Time is of the essence, particularly in marketing. So the other challenge facing Logie and the team was deploying any new solution in a timely manner.  

“Typically in projects like this, when integrating or blending data from different systems, it takes a long time. Obviously, marketing doesn't allow for that. We have to work really quickly, otherwise we lose our advantage,” he said.  

Deakin invested in data analytics platform, Alteryx, what Logie referred to as “the brain to everything we do”. The platform was used to collate and manage data from all disparate sources.  

“It looks at anything from pulling data into it from different systems, pushing it into different algorithms or workflows, and running it through data cleansing, preparation, joining, parsing. Transforming data to be able to report from it all the way through to the prescriptive or predictive modelling,” Logie said.  

Data management was just one of the benefits, Logie said. The other was the practical, tangible insights it yields.  

“The real benefit, and I think one of the gaps in a lot of how marketing functions work, is you can deploy any insights that you derive,” he said. “A lot of systems can pull data in and work with the data and get it into the format you want. You can build your insights through the data. But the big difference for me is that because the Alteryx community is so active, like creating integrations with other tools, and the product so well developed, you can also deploy any of the solutions that you need.  

“A huge gap in analytics in general, is not being able to operationalise your insights.”  

Logie said historically, line-of-business would go to an IT team and ask for a solution that helps integrate data from a certain point to another point. Another tool might extract the data and put it in a particular place, then a third tool would pick it up, disseminate it and push it into something else.  

“So you'd be relying on it to develop that component of the application,” he explained.

“Alteryx has that functionality out-of-the-box. And we use it for anything from pushing to our visualisations platform through to pushing into our CRM, to pushing directly to our automation teams. It's a real game-changer.”  

In terms of deployment, Logie and the team started with a modest proof of concept (POC) project challenge to build a data visualisation of their KPIs. Not only was the new process much quicker to build in Alteryx, there was also better outcomes.  

“It took substantially less time, I think it was roughly 25 days less time to develop the solution in Alteryx, compared to the old way of working,” he said. “Because you could build the solution in front of our customers, you could collaborate and use their business insights to get a better product at the end of it.”  

The deployment itself was relatively straightforward because success with the first few instances of using the tool built momentum towards deployment and integration.  

“We started with one licence, now we have roughly 10 licences, and the variety of tasks that Alteryx is getting asked to do on a daily basis has grown exponentially,” Logie said.  

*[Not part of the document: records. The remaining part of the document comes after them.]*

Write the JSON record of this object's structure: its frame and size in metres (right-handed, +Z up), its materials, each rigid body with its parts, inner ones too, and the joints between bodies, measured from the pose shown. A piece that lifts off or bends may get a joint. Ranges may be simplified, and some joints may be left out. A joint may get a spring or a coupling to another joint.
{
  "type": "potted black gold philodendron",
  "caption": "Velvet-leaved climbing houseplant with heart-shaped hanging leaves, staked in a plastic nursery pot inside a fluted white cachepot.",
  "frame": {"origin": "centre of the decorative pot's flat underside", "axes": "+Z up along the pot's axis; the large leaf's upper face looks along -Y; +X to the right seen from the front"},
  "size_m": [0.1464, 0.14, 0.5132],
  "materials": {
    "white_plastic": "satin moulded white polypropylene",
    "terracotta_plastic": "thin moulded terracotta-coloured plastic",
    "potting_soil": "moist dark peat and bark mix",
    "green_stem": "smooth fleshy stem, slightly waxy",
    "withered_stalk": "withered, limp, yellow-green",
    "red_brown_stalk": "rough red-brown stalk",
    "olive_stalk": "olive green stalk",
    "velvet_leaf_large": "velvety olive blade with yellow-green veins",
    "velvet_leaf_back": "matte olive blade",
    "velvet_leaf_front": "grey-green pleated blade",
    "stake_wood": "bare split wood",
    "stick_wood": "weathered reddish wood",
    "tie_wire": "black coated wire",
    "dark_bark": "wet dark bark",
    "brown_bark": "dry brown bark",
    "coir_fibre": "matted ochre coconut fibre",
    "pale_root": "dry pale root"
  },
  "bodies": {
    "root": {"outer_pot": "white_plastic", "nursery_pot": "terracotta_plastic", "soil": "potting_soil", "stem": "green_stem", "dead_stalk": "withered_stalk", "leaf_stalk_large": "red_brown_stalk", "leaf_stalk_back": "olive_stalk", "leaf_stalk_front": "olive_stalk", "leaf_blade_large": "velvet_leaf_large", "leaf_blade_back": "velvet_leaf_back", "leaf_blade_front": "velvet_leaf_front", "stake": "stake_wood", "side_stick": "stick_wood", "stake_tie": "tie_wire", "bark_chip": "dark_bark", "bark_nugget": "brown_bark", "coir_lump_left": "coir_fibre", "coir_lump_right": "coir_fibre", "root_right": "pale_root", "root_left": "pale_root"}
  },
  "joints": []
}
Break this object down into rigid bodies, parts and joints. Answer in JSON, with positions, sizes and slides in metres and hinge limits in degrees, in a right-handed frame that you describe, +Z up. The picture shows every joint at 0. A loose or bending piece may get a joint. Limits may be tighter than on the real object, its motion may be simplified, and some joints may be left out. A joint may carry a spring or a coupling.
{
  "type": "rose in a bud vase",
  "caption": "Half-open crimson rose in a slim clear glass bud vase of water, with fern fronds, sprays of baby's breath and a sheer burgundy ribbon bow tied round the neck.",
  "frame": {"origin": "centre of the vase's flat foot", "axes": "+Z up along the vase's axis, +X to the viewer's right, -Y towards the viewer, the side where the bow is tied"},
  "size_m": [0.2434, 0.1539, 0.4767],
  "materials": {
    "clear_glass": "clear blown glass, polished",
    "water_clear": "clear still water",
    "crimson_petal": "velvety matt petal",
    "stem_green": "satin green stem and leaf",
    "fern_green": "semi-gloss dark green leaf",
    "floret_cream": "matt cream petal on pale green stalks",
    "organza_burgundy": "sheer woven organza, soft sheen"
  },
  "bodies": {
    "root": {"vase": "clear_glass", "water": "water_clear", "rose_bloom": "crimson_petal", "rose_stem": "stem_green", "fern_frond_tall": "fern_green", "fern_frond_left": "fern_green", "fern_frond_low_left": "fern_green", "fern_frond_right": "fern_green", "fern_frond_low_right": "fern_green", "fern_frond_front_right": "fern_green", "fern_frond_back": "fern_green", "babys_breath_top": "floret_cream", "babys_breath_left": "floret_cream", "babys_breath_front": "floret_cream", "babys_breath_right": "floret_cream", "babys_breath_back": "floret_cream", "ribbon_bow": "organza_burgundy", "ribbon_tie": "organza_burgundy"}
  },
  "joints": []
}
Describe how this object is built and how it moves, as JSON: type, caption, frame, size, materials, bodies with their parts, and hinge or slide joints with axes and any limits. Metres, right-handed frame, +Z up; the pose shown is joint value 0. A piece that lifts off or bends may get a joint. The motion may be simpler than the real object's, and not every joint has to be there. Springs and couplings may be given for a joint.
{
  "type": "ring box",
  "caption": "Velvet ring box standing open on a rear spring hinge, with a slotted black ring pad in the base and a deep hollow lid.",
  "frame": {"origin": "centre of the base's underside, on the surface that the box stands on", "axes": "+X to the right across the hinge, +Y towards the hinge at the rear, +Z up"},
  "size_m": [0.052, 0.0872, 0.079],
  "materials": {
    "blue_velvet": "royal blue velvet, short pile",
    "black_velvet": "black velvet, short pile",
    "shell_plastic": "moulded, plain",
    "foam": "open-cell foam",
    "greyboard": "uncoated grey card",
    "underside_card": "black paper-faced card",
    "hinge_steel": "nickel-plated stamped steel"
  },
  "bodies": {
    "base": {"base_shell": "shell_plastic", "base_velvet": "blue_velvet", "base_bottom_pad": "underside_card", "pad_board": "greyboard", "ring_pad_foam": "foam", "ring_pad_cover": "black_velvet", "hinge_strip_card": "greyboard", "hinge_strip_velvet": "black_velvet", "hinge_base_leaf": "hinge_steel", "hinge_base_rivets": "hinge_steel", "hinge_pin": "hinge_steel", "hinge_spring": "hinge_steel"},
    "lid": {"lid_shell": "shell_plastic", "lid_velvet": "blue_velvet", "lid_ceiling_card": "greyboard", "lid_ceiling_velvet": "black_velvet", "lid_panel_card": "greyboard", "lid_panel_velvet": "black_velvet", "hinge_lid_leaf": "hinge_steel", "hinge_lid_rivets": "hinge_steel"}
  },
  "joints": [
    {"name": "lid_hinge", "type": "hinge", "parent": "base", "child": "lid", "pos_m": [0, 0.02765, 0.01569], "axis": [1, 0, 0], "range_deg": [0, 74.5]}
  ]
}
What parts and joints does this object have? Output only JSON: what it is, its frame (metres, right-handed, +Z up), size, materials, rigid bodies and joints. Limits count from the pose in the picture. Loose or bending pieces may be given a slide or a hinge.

In terms of hurdles in deployment, Logie found, like any large organisation, there was vested interest in certain tools or solutions. But having early wins helped the adoption process.  

“Having success in the front-end and being able to do things other people weren't able to do, and they wanted to do, from something as basic as picking up extracts of data and running it through a system which could save one person 10 minutes every day, and so forth. But those small wins, those incremental wins, add up very quickly,” he said.  

Cutting timeframes  

One of the principles Logie and the team looked at was identifying clear needs to integrate data, automate data and use analytics.  

“The university is really diverse and it's quite complex. So whatever tool we chose, we wanted to make sure we weren't going to build another silo. We didn't want to perpetuate the challenge we saw in front of us,” Logie said. 

“We need to be able to use it quickly because of the marketing challenge. But then it also has to be scalable at the university-level. So it has to be able to turn attention to different types of data, different teams, different levels of data literacy and so forth.”  

The Alteryx platform has enabled the university to overhaul handling of student inquiries and has radically shortened turnaround times in responding to inquiries. And these aren’t just feel-good metrics. It’s led to a tangible uptick in conversion - a valuable metric in the competitive higher education market.  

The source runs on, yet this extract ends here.